◆ Material for this task:
+ + + + +

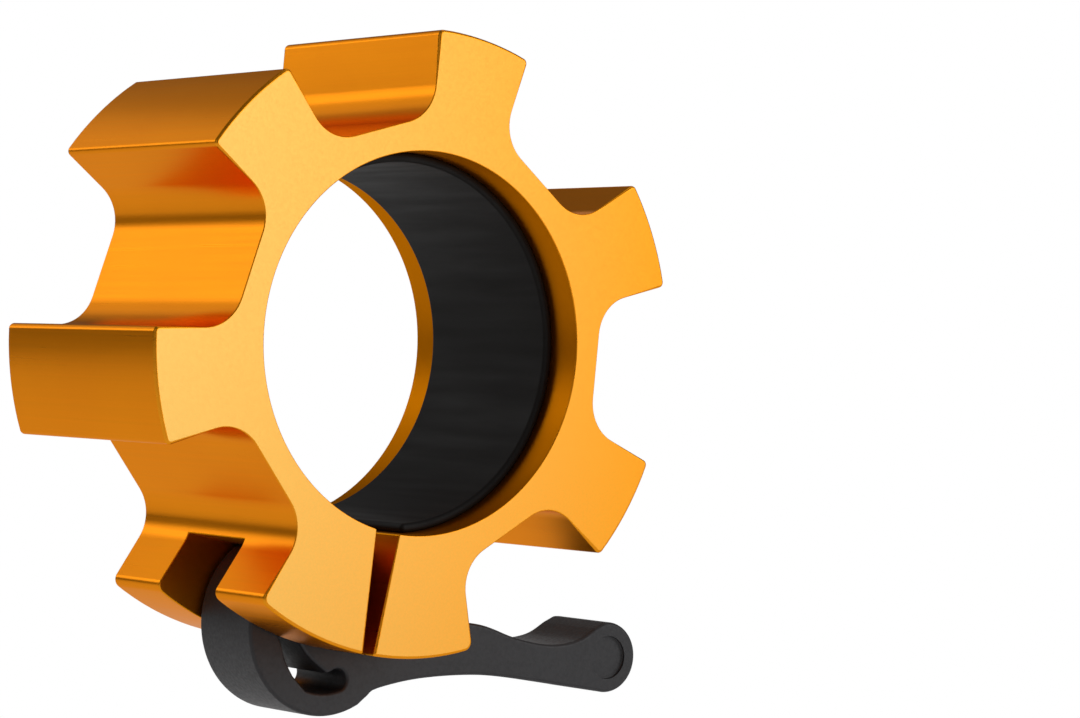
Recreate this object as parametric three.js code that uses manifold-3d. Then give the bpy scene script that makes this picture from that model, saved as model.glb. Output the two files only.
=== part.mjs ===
// A lever collar for a 50 mm barbell sleeve, shown clamped.
// It is a split aluminium ring with five lobes and two slotted ears, a rubber lining in the bore, and a nylon
// lever whose springy arm draws the ears together over two steel pins.
// Millimetres. The bar runs along Y through the origin, the front face looks towards -Y, the split points
// down (-Z), and the handle lies towards +X.

import * as THREE from "three";
import { mergeVertices } from "three/addons/utils/BufferGeometryUtils.js";
import Module from "manifold-3d";

// Ring: an extruded section, sawn through at the bottom.
const RING_LENGTH = 39;
const OUTER_RADIUS = 43.4;
const BORE_RADIUS = 26.45;
const EDGE_BREAK = 0.6;

// Lobes: one on top and two down each side, with flat-floored valleys between them.
const LOBE_PITCH = 55.3;
const LOBE_HALF_ANGLE = 10.5;
const LOBE_FLARE = 8.6;
const LOBE_CORNER = 0.8;
const VALLEY_FLOOR = 30.25;
const VALLEY_FILLET = 6;

// Ears: the two clamping ends beside the split, which is narrower at the rim than at the bore and leans to
// the right there.
const EAR_ANGLE = 24.6;
const EAR_FLARE = 22.9;
const EAR_CORNER = 1.3;
const SPLIT_AT_BORE = 3.9;
const SPLIT_AT_RIM = 1.7;
const SPLIT_LEAN = 0.8;

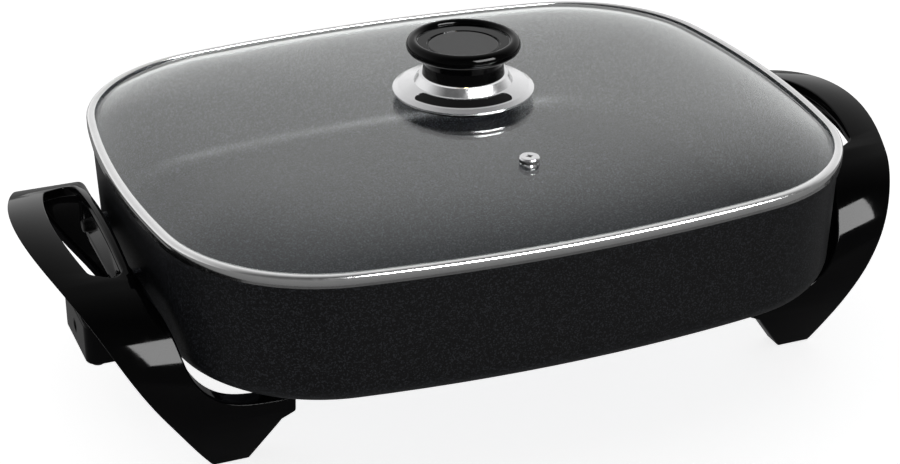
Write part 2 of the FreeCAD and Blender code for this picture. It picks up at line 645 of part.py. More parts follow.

+ + + + +

Reproduce all the data word for word.

◆ Response:
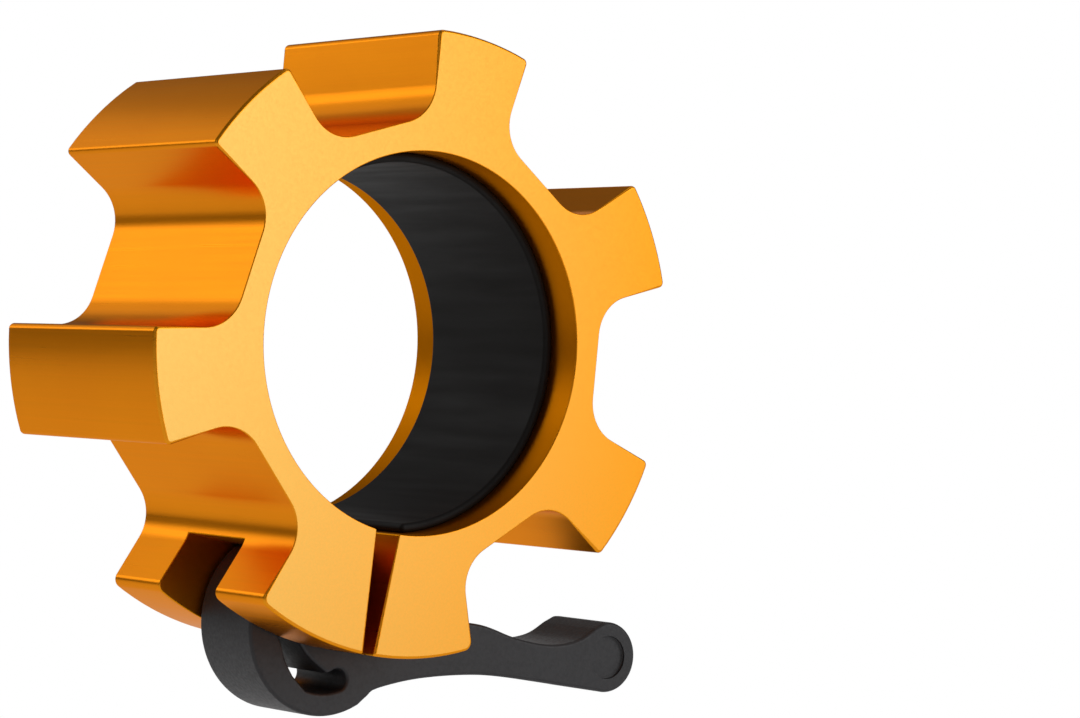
Recreate this object as parametric three.js code that uses manifold-3d. Then give the bpy scene script that makes this picture from that model, saved as model.glb. Output the two files only.
=== part.mjs ===
// A lever collar for a 50 mm barbell sleeve, shown clamped.
// It is a split aluminium ring with five lobes and two slotted ears, a rubber lining in the bore, and a nylon
// lever whose springy arm draws the ears together over two steel pins.
// Millimetres. The bar runs along Y through the origin, the front face looks towards -Y, the split points
// down (-Z), and the handle lies towards +X.

import * as THREE from "three";
import { mergeVertices } from "three/addons/utils/BufferGeometryUtils.js";
import Module from "manifold-3d";

// Ring: an extruded section, sawn through at the bottom.
const RING_LENGTH = 39;
const OUTER_RADIUS = 43.4;
const BORE_RADIUS = 26.45;
const EDGE_BREAK = 0.6;

// Lobes: one on top and two down each side, with flat-floored valleys between them.
const LOBE_PITCH = 55.3;
const LOBE_HALF_ANGLE = 10.5;
const LOBE_FLARE = 8.6;
const LOBE_CORNER = 0.8;
const VALLEY_FLOOR = 30.25;
const VALLEY_FILLET = 6;

// Ears: the two clamping ends beside the split, which is narrower at the rim than at the bore and leans to
// the right there.
const EAR_ANGLE = 24.6;
const EAR_FLARE = 22.9;
const EAR_CORNER = 1.3;
const SPLIT_AT_BORE = 3.9;
const SPLIT_AT_RIM = 1.7;
const SPLIT_LEAN = 0.8;

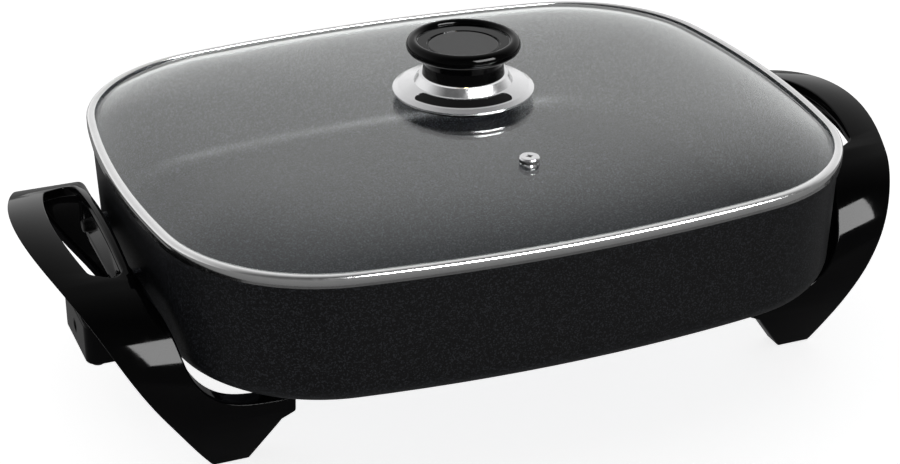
Write part 2 of the FreeCAD and Blender code for this picture. It picks up at line 645 of part.py. More parts follow.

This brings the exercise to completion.